Знаменитая книга Карела Чапека под таким названием очень точно отразила процесс делания газеты. Мало что переменилось с тех пор в газетной работе. По-прежнему журналисты стекаются на работу очень постепенно, по-прежнему в газетах появляются ляпы, по-прежнему после сдачи номера в него не может попасть даже сообщение о конце света. Ну, с ляпами, которые, правда, не попали в газету, Ъ уже читателей знакомил — в первом выпуске "Семнадцатой полосы". Сегодня — рассказ о журналистах как таковых.
В каждой профессии есть своя специфика.
Написав эту фразу, я отчетливо вижу злорадные ухмылки наших рерайтеров, комментирующих подобные зачины примерно так: "Смелое заявление". Впрочем, о рерайтерах речь впереди.
Итак, в каждой профессии есть своя специфика, свои странности и фобии. В том числе и в профессии газетчика. Сами мы их редко замечаем, но, наверное, со стороны в нашей работе много забавного. Вот мы и попытались взглянуть на себя со стороны. Когда-нибудь, когда я выйду на пенсию, я, видимо, тоже улыбнусь, читая эти зарисовки. Пока что они навевают на меня непреодолимое желание побеседовать с психиатром.
Недавно я услышала следующий диалог.
— Вы зачем забрали моего далай-ламу? Я его еще на прошлой неделе себе приглядел.
— Так я же этого не знал! И потом вы у меня Черноморский флот отняли. Зато у меня для вас есть отличная Хакамада.
— А она вертикальная или горизонтальная?
Если вы ничего не поняли, не пугайтесь — это всего-навсего двое выпускающих говорят о фотографиях для своих номеров. Рядом с выпускающими у нас сидят верстальщики, поэтому "горизонтальный Черномырдин" или "вертикальный Лившиц" здесь никого не удивляет.
За соседней перегородкой тоже работают:
— Руки придется отрезать.
— Ничего страшного. Вот тут пальцы режутся спокойно.
— Тогда я хотя бы рукава оставлю.
Это верстальщик кадрирует фотографию на полосе.
Зав. отделом происшествий обедает. Подняв голову от тарелки, он замечает одного из своих корреспондентов, входящего в столовую.
— Ты что здесь делаешь? У тебя же до сих пор ничего нет.
— Не волнуйся, — отвечает корреспондент, — все отлично.
— Что отлично? Там писать не о чем — всего один.
— Не один, а шесть, двоих зарезали, остальных задушили.
Начальник успокаивается и мирно продолжает трапезу.
Критик из отдела культуры зевает над компьютером.
— Не выспалась совершенно. Приснилось, что перепутала все даты и имена, проснулась в холодном поту и больше уснуть не смогла.
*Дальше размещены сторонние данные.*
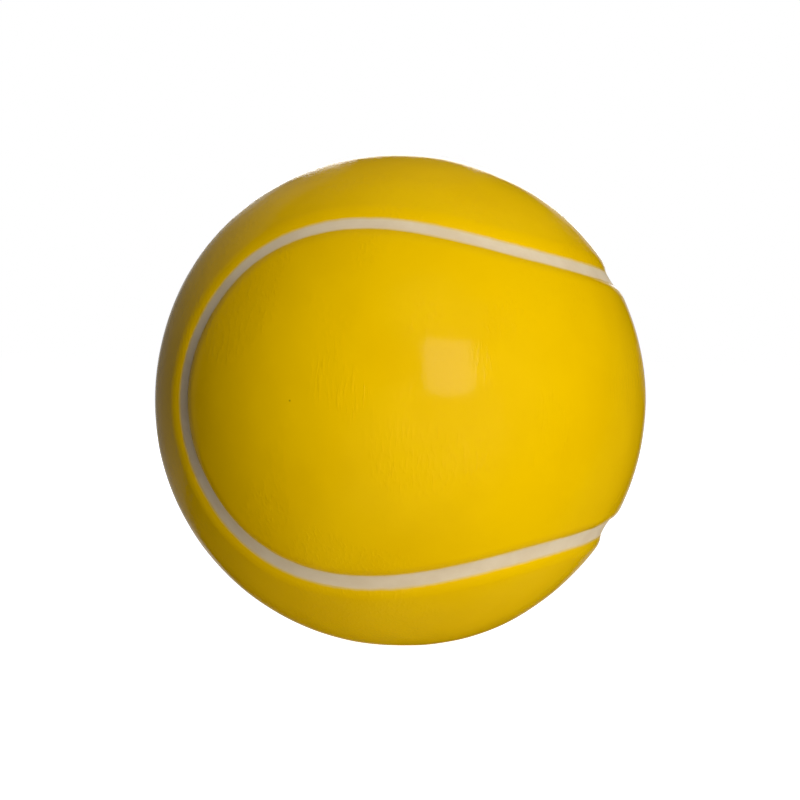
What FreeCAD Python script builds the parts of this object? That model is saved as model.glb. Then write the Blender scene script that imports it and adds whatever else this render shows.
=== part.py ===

Рерайтер вернулся из отпуска и беседует с приятелем.
— Как отдохнул?
— Ужасно. Ничего не могу читать. Взял "Анну Каренину" — кошмар. Написано Бог знает как. Все время хотелось переписать и сократить.
Обозреватель отдела политики едет с женой на дачу. По радио поют "Коробейников". На словах "Катя бережно торгуется, все боится передать..." обозреватель начинает страшно хохотать. Жена в ужасе смотрит на него.
— Что с тобой?
— Я это обязательно вставлю, — давясь от смеха, говорит муж.
— Да что такое?
— Ну вот это, про Катю. Это же чистый Явлинский!
На днях вызывает меня к себе главный редактор.
— Я тут с женой фильм посмотрел. Про лесорубов. С Редфордом в главной роли. Не видела?
— Нет, не видела.
— Отличное кино, сюжет, съемки, в общем, Голливуд. Я вот думаю, а не написать ли нам о лесорубах репортаж?
— Это можно, — отвечаю я, мысленно проклиная фильм и жалея жену главного редактора.
Разговор выпускающего с рерайтером.
— Читай скорее, что ты тянешь! У меня же полоса опаздывает!
— Но тут все запутанно. Нельзя в таком виде сдавать, — возмущается рерайтер.
— Ничего, пусть заметка будет немного непонятной, это даже хорошо, — убеждает его выпускающий.
В общем, работа у нас интересная, живая. Направо пойдешь — услышишь, что на шестой полосе опять сапог, а на второй — Ясин не всасывается. Налево пойдешь — у людей радость, сразу два банка лопнуло. Прямо пойдешь — увидишь двух красоток, оживленно обсуждающих ситуацию на рынке цветных металлов. Так вот походишь, посмотришь и скажешь: больные, в сущности, люди.